A few arrows hit home, though to no deadly effect. Then the PC's were on the goblins. Aldric's woodsman's axe did for one of the goblins, at which point Barak stepped up. In a display of hitherto unsuspected martial prowess he swung his orcish scimitar back and forth, leaving a trail of goblin blood behind him as he strode down the pier. By the time he had finished only the orc and 1 goblin still stood. Escape no longer seemed too much to hope for.
The last goblin proved surprisingly tough, and wounded Barak before the orc took the heroic boatman down with a blow from its scimitar. While Otto closed in on the orc, Erik raised his hammer and began to chant. Flames licked around his hammer and spat out towards the orc. At that moment a hideous ululating howl rang out from back in the village. Then the orc's clothes smouldered and burst into flames, and the brute promptly jumped into the river. The way to the boat was clear.
What with the children, the wounded Ralph, and the unconscious Barak it took a wee while to load up the boat and prepare to cast off. At the last moment the sound of howling closing in alerted the PC's to the approach of Laetitia's evil hound. Erik and Aldric prepared themselves to meet it. Before they could react, the black beast leapt into the boat and fixed its fangs around Erik's throat. The smith went down without even time to cry out. Trying to fight with this vicious beast in a crowded boat was a recipie for disaster, so Aldric acted quickly. He grabbed hold of the hound and, with all his might, heaved the evil creature into the river.
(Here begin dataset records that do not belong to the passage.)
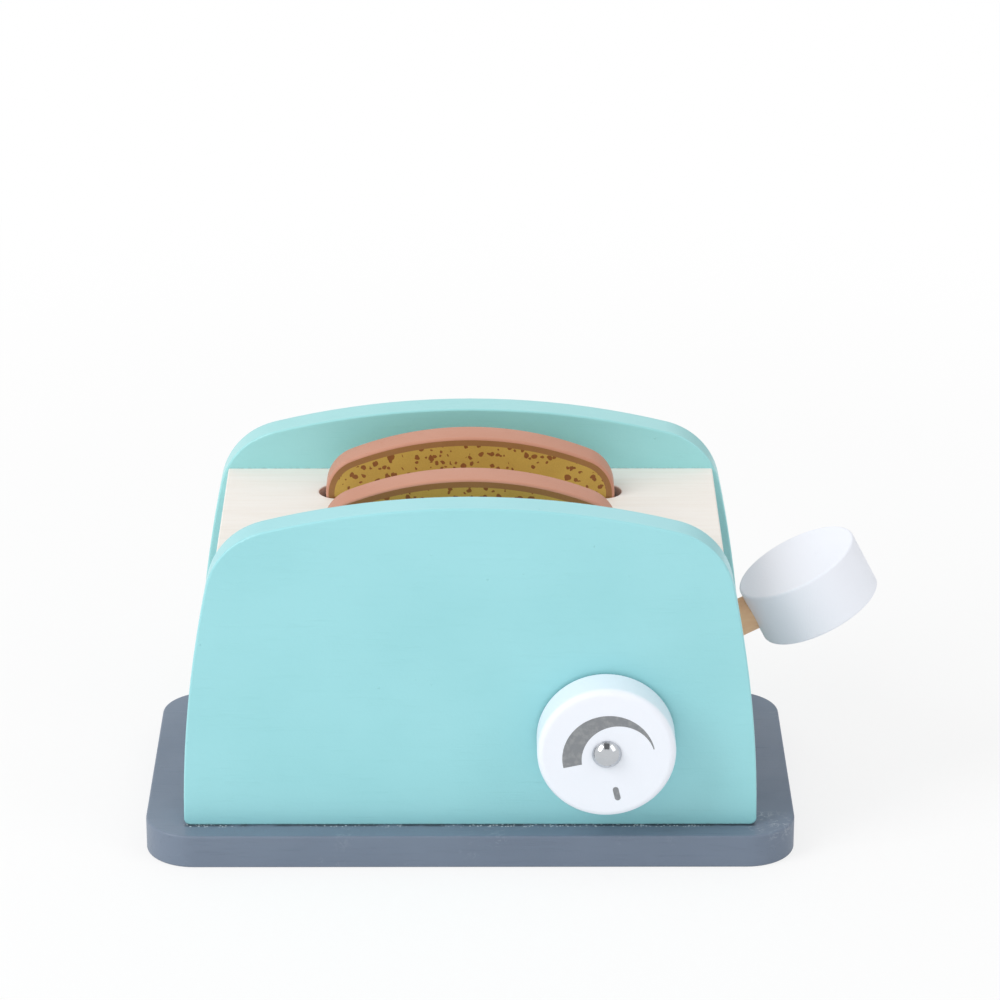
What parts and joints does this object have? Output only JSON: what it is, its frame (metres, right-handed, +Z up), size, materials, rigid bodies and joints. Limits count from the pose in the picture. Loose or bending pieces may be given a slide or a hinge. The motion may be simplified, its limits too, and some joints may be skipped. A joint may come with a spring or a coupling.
{
  "type": "toy toaster",
  "caption": "Wooden play toaster: slices of toast stand on a lift board that a see-saw lever with a disc knob raises through slots; the front has a turning dial.",
  "frame": {"origin": "on the table under the middle of the body between the two panels, on the base board's underside", "axes": "+X towards the lever, along the panels; -Y towards the dial on the front panel; +Z up"},
  "size_m": [0.2213, 0.1127, 0.1126],
  "materials": {
    "turquoise_paint": "satin",
    "slate_paint": "satin",
    "plain_wood": "matte",
    "white_paint": "satin",
    "toast_print": "matte",
    "steel": "satin",
    "chrome": "polished",
    "clear_nylon": "matte"
  },
  "bodies": {
    "root": {"base_board": "slate_paint", "base_screws": "steel", "front_panel": "turquoise_paint", "back_panel": "turquoise_paint", "front_panel_dowels": "plain_wood", "back_panel_dowels": "plain_wood", "left_end_wall": "turquoise_paint", "right_end_wall": "turquoise_paint", "top_plate": "plain_wood", "plate_dowels": "plain_wood", "left_guide_posts": "plain_wood", "right_guide_posts": "plain_wood", "pivot_pin": "steel", "lever_rest_pad": "plain_wood", "dial_screw": "chrome", "dial_washer": "clear_nylon"},
    "lever": {"lever_arm": "plain_wood", "lever_knob": "white_paint", "lift_bar": "plain_wood"},
    "carriage": {"lift_board": "plain_wood"},
    "front_toast": {"front_slice": "toast_print"},
    "back_toast": {"back_slice": "toast_print"},
    "dial": {"dial": "white_paint"}
  },
  "joints": [
    {"name": "lever_press", "type": "hinge", "parent": "root", "child": "lever", "pos_m": [0.07, 0, 0.05184], "axis": [0, 1, 0], "range_deg": [0, 27.33]},
    {"name": "carriage_lift", "type": "slide", "parent": "root", "child": "carriage", "axis": [0, 0, 1], "range_m": [0, 0.02798]},
    {"name": "front_slice_lift", "type": "slide", "parent": "carriage", "child": "front_toast", "axis": [0, 0, 1], "range_m": [0, 0.1]},
    {"name": "back_slice_lift", "type": "slide", "parent": "carriage", "child": "back_toast", "axis": [0, 0, 1], "range_m": [0, 0.1]},
    {"name": "dial_turn", "type": "hinge", "parent": "root", "child": "dial", "pos_m": [0.0402, -0.0458, 0.0401], "axis": [0, -1, 0], "continuous": true}
  ],
  "couplings": [
    {"joint": "carriage_lift", "follows": "lever_press", "m_per_rad": 0.058617}
  ]
}
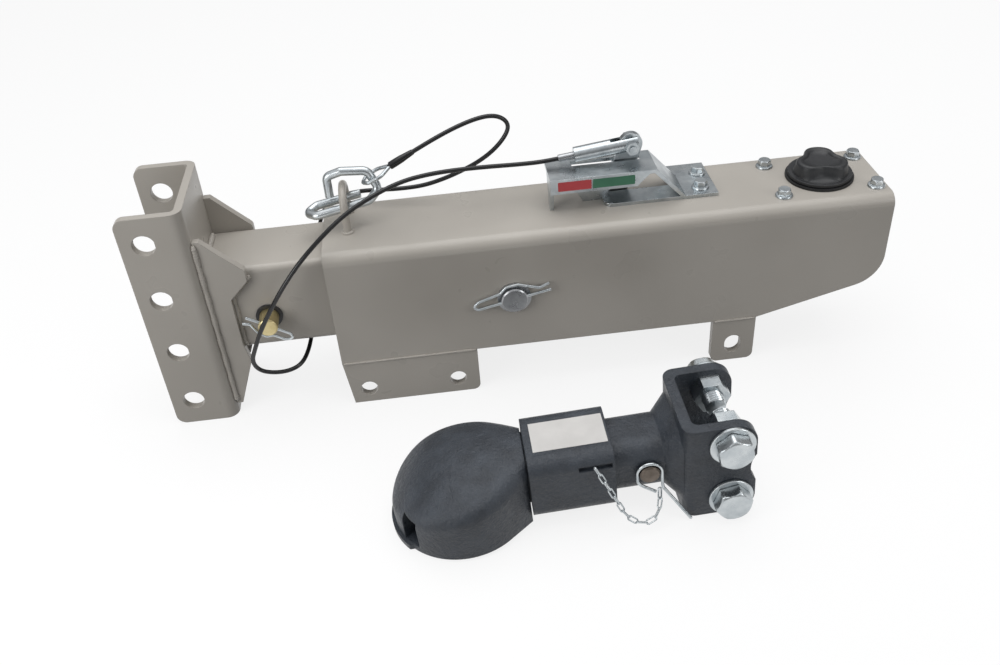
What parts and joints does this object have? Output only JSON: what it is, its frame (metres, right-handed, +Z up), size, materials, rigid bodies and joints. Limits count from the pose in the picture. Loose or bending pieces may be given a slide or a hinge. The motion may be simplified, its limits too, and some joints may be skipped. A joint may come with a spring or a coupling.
{
  "type": "surge brake coupler",
  "caption": "Trailer surge brake coupler: tapered case, sliding inner tube with height channel, damper, master cylinder, breakaway lever and cable, and a loose coupler head.",
  "frame": {"origin": "on the underside of the case where it sits on the trailer tongue, midway between the two front bracket holes and on the middle plane", "axes": "+X rearward along the tongue, +Y to the side away from the loose coupler head, +Z up"},
  "size_m": [0.6028, 0.292, 0.2194],
  "materials": {
    "tan_paint": "satin primer paint",
    "zinc_plate": "bright zinc plate",
    "machined_steel": "turned steel",
    "yellow_zinc": "yellow zinc plate",
    "brown_steel": "bare steel with brown rust",
    "black_paint": "semi-gloss black",
    "dark_cast_paint": "semi-gloss paint over cast skin",
    "cast_iron": "as cast",
    "aluminium": "machined",
    "black_plastic": "satin",
    "black_rubber": "matt",
    "nylon": "satin",
    "cable_jacket": "gloss"
  },
  "bodies": {
    "case": {"case_shell": "tan_paint", "case_floor": "tan_paint", "front_brackets": "tan_paint", "rear_brackets": "tan_paint", "cable_arch": "tan_paint", "bottom_wear_pads": "nylon", "top_wear_pads": "nylon", "side_wear_pads": "nylon", "main_pin": "machined_steel", "main_pin_clip": "zinc_plate", "main_pin_washer": "machined_steel", "damper_rod": "machined_steel", "master_cylinder": "cast_iron", "cylinder_bolts": "zinc_plate", "cap_gasket": "black_rubber", "lever_ears": "tan_paint", "lever_pivot": "zinc_plate", "breakaway_bracket": "zinc_plate", "bracket_bolts": "zinc_plate", "breakaway_cable": "cable_jacket", "cable_sleeve": "cable_jacket", "cable_eye": "zinc_plate", "safety_hook": "zinc_plate", "return_spring": "machined_steel", "head_casting": "dark_cast_paint", "clevis_bolts": "zinc_plate", "clevis_washers": "zinc_plate", "clevis_nuts": "zinc_plate", "retainer_chain": "zinc_plate", "pin_bail": "zinc_plate", "clamp_pin": "machined_steel"},
    "inner_slide": {"slide_tube": "tan_paint", "slide_end_plate": "tan_paint", "channel_bracket": "tan_paint", "gussets": "tan_paint", "front_pin": "yellow_zinc", "front_pin_clip": "zinc_plate", "front_pin_washer": "black_paint", "damper_tube": "black_paint", "push_rod": "machined_steel", "push_rod_collar": "machined_steel", "piston": "aluminium", "piston_cup": "black_rubber"},
    "breakaway_lever": {"breakaway_lever": "zinc_plate"},
    "breakaway_link": {"link_tube": "zinc_plate", "link_bolt": "zinc_plate", "link_nut": "zinc_plate", "cable_ferrule": "machined_steel"},
    "fill_cap": {"filler_cap": "black_plastic"},
    "latch_sleeve": {"latch_sleeve": "dark_cast_paint"},
    "ball_clamp": {"ball_clamp": "dark_cast_paint"},
    "safety_pin": {"safety_pin": "brown_steel"}
  },
  "joints": [
    {"name": "slide_stroke", "type": "slide", "parent": "case", "child": "inner_slide", "axis": [1, 0, 0], "range_m": [0, 0.038], "deforming": ["return_spring"]},
    {"name": "lever_swing", "type": "hinge", "parent": "case", "child": "breakaway_lever", "pos_m": [0.1755, 0.011, 0.08], "axis": [0, -1, 0], "range_deg": [0, 34]},
    {"name": "link_pull", "type": "slide", "parent": "case", "child": "breakaway_link", "axis": [-1, 0, 0], "range_m": [0, 0.04103], "deforming": ["breakaway_cable"]},
    {"name": "cap_lift", "type": "slide", "parent": "case", "child": "fill_cap", "axis": [0, 0, 1], "range_m": [0, 0.03]},
    {"name": "sleeve_slide", "type": "slide", "parent": "case", "child": "latch_sleeve", "axis": [0.9988, 0, 0.0497], "range_m": [0, 0.014]},
    {"name": "clamp_swing", "type": "hinge", "parent": "case", "child": "ball_clamp", "pos_m": [0.06687, -0.182, -0.02884], "axis": [0, -1, 0], "range_deg": [0, 12.05]},
    {"name": "pin_pull", "type": "slide", "parent": "case", "child": "safety_pin", "axis": [0, 1, 0], "range_m": [0, 0.06]}
  ],
  "couplings": [
    {"joint": "link_pull", "follows": "lever_swing", "m_per_rad": 0.068977},
    {"joint": "clamp_swing", "follows": "sleeve_slide", "rad_per_m": 14.96}
  ]
}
More and more orcs were arriving at the docks as Otto steered out into midstream and the current began to catch the boat. The orcs piled into boats themselves but, no boatsmen, were unable to close down the party's ever-increasing lead. The last sight the PC's had before they were carried out of sight was of a soggy-looking big black hound dragging itself out of the water then slinking off to stand beside its furious mistress.